**INFORMATION PROVIDED:**

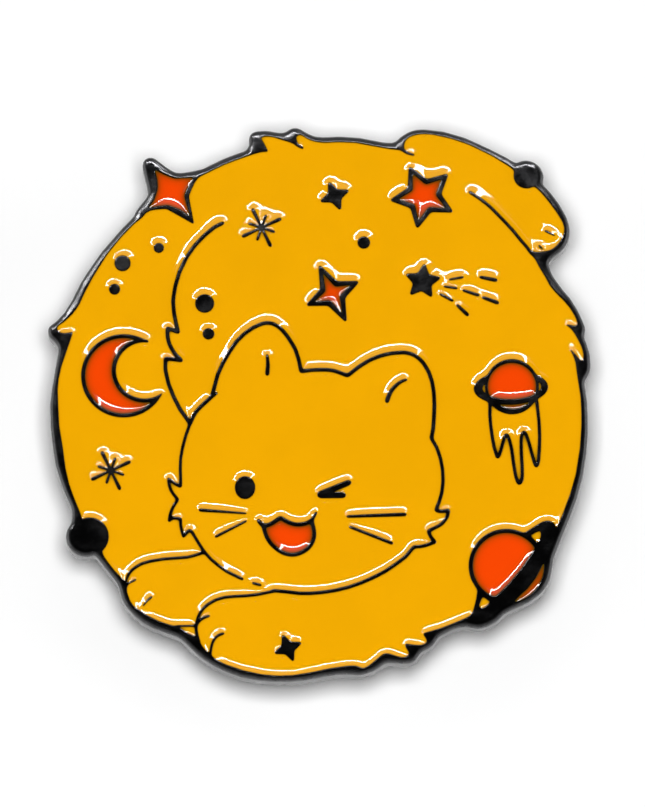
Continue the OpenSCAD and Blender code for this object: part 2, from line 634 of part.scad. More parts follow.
base_z = -(cap_t + seat);                  // top of the spring base below the cap's top
fold_z = base_z - spring_t - 0.2;          // axis of the folds the wings swing about
fold_r = 0.18;
a_z = fold_z - 0.85;                       // middle of the upper jaw
b_z = fold_z - 1.55;                       // middle of the lower jaw
jaw_y = shank_d / 2 + grip_gap;

// Disc of the spring that turns inside the cap
module spring_base() {
    color(nickel) translate([0, 0, base_z - spring_t]) difference() {
        cylinder(r = cap_d / 2 - cap_t - 0.1, h = spring_t);
        translate([0, 0, -1]) cylinder(r = 1, h = 2);
    }
}

module left_spring_base() { translate([-post_x, 0, cap_z]) spring_base(); }
module right_spring_base() { translate([post_x, 0, cap_z]) spring_base(); }

// The wing outside the clutch: a sheet that leaves the jaw, flares and curls at its tip
wing_path = [[3.5, -0.3], [3.75, -0.95], [4.05, -1.7], [4.45, -2.6], [4.85, -3.3],
    [5.2, -3.75], [5.45, -3.85]];

// Side view of the wing sheet, dropping from level z at distance y to the common tip
function wing_side(z, drop) = let (q = concat([[2.9, 0], [3.25, -0.06]],
    [for (p = wing_path) [p[0], p[1] * drop]]), n = len(q) - 1,
    s = [for (i = [0:n]) let (d = q[min(i + 1, n)] - q[max(i - 1, 0)])
        [-d[1], d[0]] * spring_t / 2 / norm(d)])
    [for (p = concat([for (i = [0:n]) q[i] + s[i]], [for (i = [n:-1:0]) q[i] - s[i]]))
        p + [0, z]];

// Extrudes a side view given in y and z to a width across x
module across(w) {
    translate([w / 2, 0, 0]) rotate([90, 0, -90]) mirror([1, 0, 0]) linear_extrude(w) children();
}

module wing_sheet(z, tip_z) {
    difference() {
        across(wing_w) polygon(wing_side(z, (z - tip_z) / 3.85));
        // rounded shoulders where the neck widens into the wing
        for (s = [-1, 1]) translate([s * (wing_w / 2 + 0.35), 3.3, -10])
            cylinder(r = 2.2, h = 12);
    }
}

tip_z = -6.2;                              // wing tips below the cap's top

// Upper jaw and its wing: narrow tongue that passes between the legs of the lower jaw
module wing_a() {
    w = 2.4;
    color(nickel) {
        difference() {
            union() {
                translate([-w / 2, -3, a_z - spring_t / 2]) cube([w, 3 + fold_y, spring_t]);
                translate([-w / 2, fold_y - spring_t / 2, a_z - spring_t / 2])
                    cube([w, spring_t, fold_z - a_z + spring_t / 2]);
                translate([-w / 2, fold_y, fold_z]) rotate([0, 90, 0])
                    cylinder(r = fold_r, h = w);
            }
            translate([0, 0, a_z - 1]) linear_extrude(2) jaw_hole();
        }
        intersection() {
            mirror([0, 1, 0]) wing_sheet(a_z, tip_z);
            translate([-5, -8, -8]) cube([10, 5.02, 8]);
        }
    }
}

// Opening of a jaw: a round notch that meets the shank, open wide on the other side
module jaw_hole() {
    circle(r = jaw_y, $fn = 48);
    translate([-jaw_y, -1.15]) square([2 * jaw_y, 1.15]);
}

// Lower jaw and its wing: two legs astride the upper one
module wing_b() {
    w = 5.6;
    leg = 1.2;
    color(nickel) {
        difference() {
            union() {
                translate([-w / 2, -fold_y, b_z - spring_t / 2])
                    cube([w, fold_y + 3, spring_t]);
                for (s = [-1, 1]) translate([s * (w - leg) / 2 - leg / 2, 0, 0]) {
                    translate([0, -fold_y - spring_t / 2, b_z - spring_t / 2])
                        cube([leg, spring_t, fold_z - b_z + spring_t / 2]);
                    translate([0, -fold_y, fold_z]) rotate([0, 90, 0])
                        cylinder(r = fold_r, h = leg);
                }
            }
            translate([0, 0, b_z - 1]) linear_extrude(2) {
                rotate(180) jaw_hole();
                translate([-w / 2 + leg, -fold_y - 1]) square([w - 2 * leg, fold_y - 0.15]);
            }
        }
        intersection() {
            wing_sheet(b_z, tip_z);
            translate([-5, 2.98, -8]) cube([10, 5.02, 8]);
        }
    }
}

module left_wing_a() { translate([-post_x, 0, cap_z]) wing_a(); }
module right_wing_a() { translate([post_x, 0, cap_z]) wing_a(); }
module left_wing_b() { translate([-post_x, 0, cap_z]) wing_b(); }
module right_wing_b() { translate([post_x, 0, cap_z]) wing_b(); }

badge_plate();
body_enamel();
head_enamel();
paw_sliver_enamel();
drip_enamel();
small_ring_left_enamel();
small_ring_right_enamel();
large_ring_top_enamel();
large_ring_foot_enamel();
corner_star_enamel();
moon_enamel();
five_star_enamel();
four_star_enamel();
small_planet_enamel();
small_planet_base_enamel();
large_planet_enamel();
large_planet_base_enamel();
mouth_enamel();
left_post();
right_post();
left_cap();
right_cap();
left_spring_base();
right_spring_base();
left_wing_a();
right_wing_a();
left_wing_b();
right_wing_b();
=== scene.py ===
import json
import math
import bmesh
import bpy
import numpy as np
from mathutils import Matrix, Vector
from mathutils.geometry import delaunay_2d_cdt
from mathutils.kdtree import KDTree


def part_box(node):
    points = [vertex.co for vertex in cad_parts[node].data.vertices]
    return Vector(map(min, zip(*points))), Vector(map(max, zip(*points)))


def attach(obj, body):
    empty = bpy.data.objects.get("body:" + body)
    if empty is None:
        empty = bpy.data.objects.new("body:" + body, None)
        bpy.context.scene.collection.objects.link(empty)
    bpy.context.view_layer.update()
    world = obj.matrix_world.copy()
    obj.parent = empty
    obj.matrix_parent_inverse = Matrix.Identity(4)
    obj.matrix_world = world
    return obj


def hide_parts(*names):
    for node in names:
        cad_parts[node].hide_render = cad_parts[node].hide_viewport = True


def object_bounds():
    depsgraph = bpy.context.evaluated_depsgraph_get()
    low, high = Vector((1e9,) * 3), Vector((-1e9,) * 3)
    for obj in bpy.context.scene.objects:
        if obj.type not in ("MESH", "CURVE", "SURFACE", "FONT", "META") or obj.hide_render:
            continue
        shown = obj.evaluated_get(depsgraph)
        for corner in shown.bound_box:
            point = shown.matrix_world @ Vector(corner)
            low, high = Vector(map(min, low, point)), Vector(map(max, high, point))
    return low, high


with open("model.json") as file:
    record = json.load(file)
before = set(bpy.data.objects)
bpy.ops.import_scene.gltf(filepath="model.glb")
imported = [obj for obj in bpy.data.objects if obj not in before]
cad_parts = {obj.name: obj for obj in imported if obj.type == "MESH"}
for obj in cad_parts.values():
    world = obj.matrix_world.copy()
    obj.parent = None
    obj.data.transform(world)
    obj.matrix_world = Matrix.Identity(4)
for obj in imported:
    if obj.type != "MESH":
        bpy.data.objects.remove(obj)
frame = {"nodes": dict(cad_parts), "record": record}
cad_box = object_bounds()
MM = 0.001

# ---- Badge plate ----
# One plate of soft iron or zinc alloy, struck in a die and plated black. The rim and every
# line of the drawing stand up between wells, and striking leaves the rim's outer edge round.

RIM_ROUND = 0.32       # mm, radius of the rim's outer shoulder
LINE_ROUND = 0.03      # mm, radius along the edges of wells
BACK_ROUND = 0.12      # mm, radius around the back face
STEP = 0.1             # mm, between the points of an outline
RIM_ROWS = [0.02, 0.06, 0.11, 0.17, 0.24, 0.33]     # mm, rows of points inside the rim's edge
LINE_ROWS = [0.025, 0.06, 0.11]                     # mm, rows of points beside a well


def top_loops(node):
    """Closed outlines of a CAD node's top face, in mm, the metal or enamel on their left."""
    mesh = frame["nodes"][node].data
    at = np.empty(3 * len(mesh.vertices), np.float32)
    mesh.vertices.foreach_get("co", at)
    at, corner = np.unique(np.round(at.reshape(-1, 3) / MM, 3), axis=0, return_inverse=True)
    tri = np.empty(3 * len(mesh.polygons), np.int32)
    mesh.polygons.foreach_get("vertices", tri)
    tri = corner.reshape(-1)[tri].reshape(-1, 3)
    facing = np.cross(at[tri[:, 1]] - at[tri[:, 0]], at[tri[:, 2]] - at[tri[:, 0]])[:, 2]
    tri = tri[(facing > 0) & (at[tri][:, :, 2] > at[:, 2].max() - 0.001).all(axis=1)]
    edges = {(int(a), int(b)) for t in tri for a, b in zip(t, np.roll(t, -1))}
    after = {a: b for a, b in edges if (b, a) not in edges}
    loops = []
    while after:
        start, here = next(iter(after.items()))
        del after[start]
        loop = [start]
        while here != start:
            loop.append(here)
            here = after.pop(here)
        loops.append(at[loop][:, :2].astype(float))
    return sorted(loops, key=lambda p: -np.ptp(p[:, 0]))


def even_steps(loop, step):
    """The outline as points in even steps, a hair off line so that no three stand in a row."""
    length = np.linalg.norm(np.roll(loop, -1, axis=0) - loop, axis=1)
    count = max(12, int(round(length.sum() / step)))
    along = np.concatenate([[0], np.cumsum(length)])
    ring = np.vstack([loop, loop[:1]])
    s = np.arange(count) / count * along[-1]
    hair = 5e-5 * np.stack([np.cos(2.4 * np.arange(count)), np.sin(2.4 * np.arange(count))], 1)
    return np.stack([np.interp(s, along, ring[:, k]) for k in (0, 1)], axis=1) + hair


def eased(loop):
    """The outline in even steps, its corners slightly rounded as a die leaves them."""
    even = even_steps(loop, STEP)
    for _ in range(2):
        even = (np.roll(even, 1, axis=0) + 2 * even + np.roll(even, -1, axis=0)) / 4
    return even_steps(even, STEP)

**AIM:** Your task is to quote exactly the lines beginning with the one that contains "badge_plate();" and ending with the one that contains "for node in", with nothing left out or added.

**RESPONSE:**
badge_plate();
body_enamel();
head_enamel();
paw_sliver_enamel();
drip_enamel();
small_ring_left_enamel();
small_ring_right_enamel();
large_ring_top_enamel();
large_ring_foot_enamel();
corner_star_enamel();
moon_enamel();
five_star_enamel();
four_star_enamel();
small_planet_enamel();
small_planet_base_enamel();
large_planet_enamel();
large_planet_base_enamel();
mouth_enamel();
left_post();
right_post();
left_cap();
right_cap();
left_spring_base();
right_spring_base();
left_wing_a();
right_wing_a();
left_wing_b();
right_wing_b();
=== scene.py ===
import json
import math
import bmesh
import bpy
import numpy as np
from mathutils import Matrix, Vector
from mathutils.geometry import delaunay_2d_cdt
from mathutils.kdtree import KDTree


def part_box(node):
    points = [vertex.co for vertex in cad_parts[node].data.vertices]
    return Vector(map(min, zip(*points))), Vector(map(max, zip(*points)))


def attach(obj, body):
    empty = bpy.data.objects.get("body:" + body)
    if empty is None:
        empty = bpy.data.objects.new("body:" + body, None)
        bpy.context.scene.collection.objects.link(empty)
    bpy.context.view_layer.update()
    world = obj.matrix_world.copy()
    obj.parent = empty
    obj.matrix_parent_inverse = Matrix.Identity(4)
    obj.matrix_world = world
    return obj


def hide_parts(*names):
    for node in names:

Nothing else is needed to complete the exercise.